Humans will change by events they have gone over. Some people tell that students will be influenced by their experiences when they are a child. However, others say that experiences when they have grown up, especially at school, will affect them the most. In my point of view, both experiences have a huge influence on their lives.

On the one hand, kids tend to repeat behaviors from other people. For example, if we treat our babies softly, they will act the way we did for them. By contrast, if kids see their parents altercate often, they will become a hot-tempered person. In addition, playing puzzle or any toys help them develop their brand to become smarter when they grow up. Finally, the habits of children also reflect their personality and interests. For instance, a kid who plays with car models tends to be big on cars and explore them a lot in the future.

On the other hand, knowledge adolescent is taught at school play a very important role in their lives. Although teenagers were taught by their parents when they were children, however, they can develop in various ways. Therefore, school is where adolescents can be directed in the right way.
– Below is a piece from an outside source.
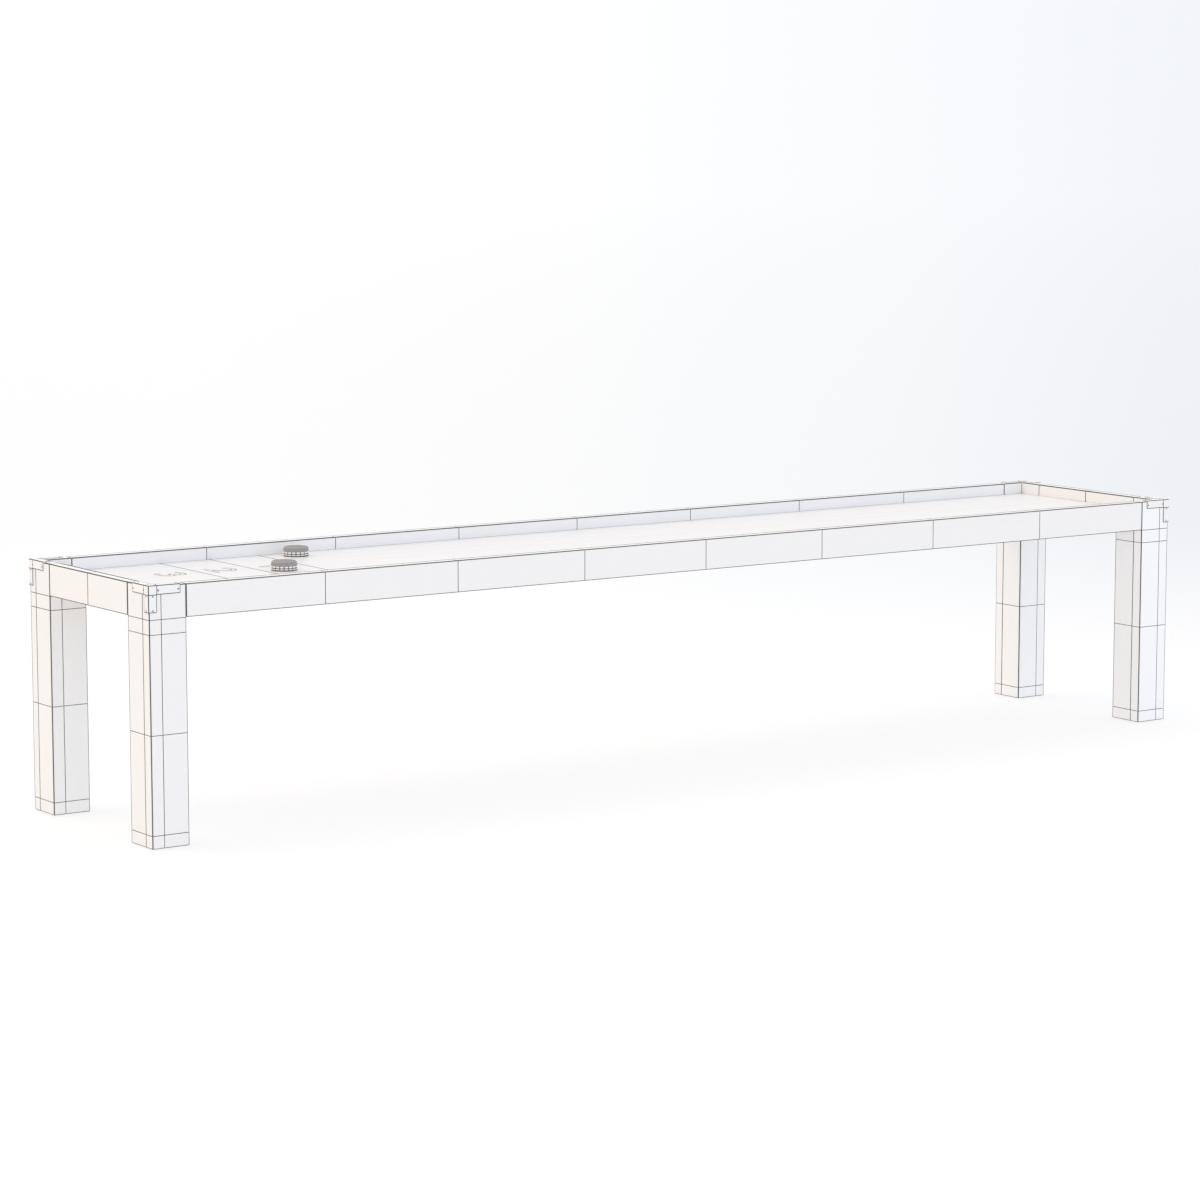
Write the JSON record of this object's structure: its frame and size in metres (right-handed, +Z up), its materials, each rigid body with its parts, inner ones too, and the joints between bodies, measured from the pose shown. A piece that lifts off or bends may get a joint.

At school, teachers create plenty of conditions to help improve their missing skills as well as develop their strong points.

In conclusion, in my opinion, children need to be educated in the correct way during the period from a kid to an adult because all of those experiences will influence what kind of human they will be.

Here is my essay for IELTS TASK 2 I will take a real IELTS Test next month. Please help me with this essay, what score I can get?.
ngthuha 6 / 14 5  
Dec 16, 2020   #2
Hi. I think that you lacked of the topic sentence for the 1st body paragraph (the 2nd para) , "...kids tend to repeat behaviors from other people.' should be the supporting idea as it might mislead the readers if it is a main idea.
Holt  Educational Consultant - / 11,157 3635  
Dec 17, 2020   #3
Kindly sign up for our premium private services or make this thread URGENT to receive a scoring review from me. Scoring is not part of the free services. Students who score essays for fellow students shall be suspended from their forum membership.

The first sentence in the restatement is an opinion that is not being asked for in the restatement. You should have saved that sentence for the reasoning paragraphs, as it would have made an effective topic sentence for your discussion reasons. Never offer an opinion or additional information in the prompt restatement section. That will result in reduced TA points for you.

You successfully explained both public points of view in the presentation, then forgot to present a fully developed personal opinion as the third paragraph in the reasoning presentation. Your opinion cannot be the concluding presentation in the essay at the concluding presentation is always used to present the reverse paraphrase. Your opinion, in the conclusion is not well developed nor presented. This resulted in an open ended essay, without a conclusion so your presentation has a formatting error, which will affect the TA score, among other things.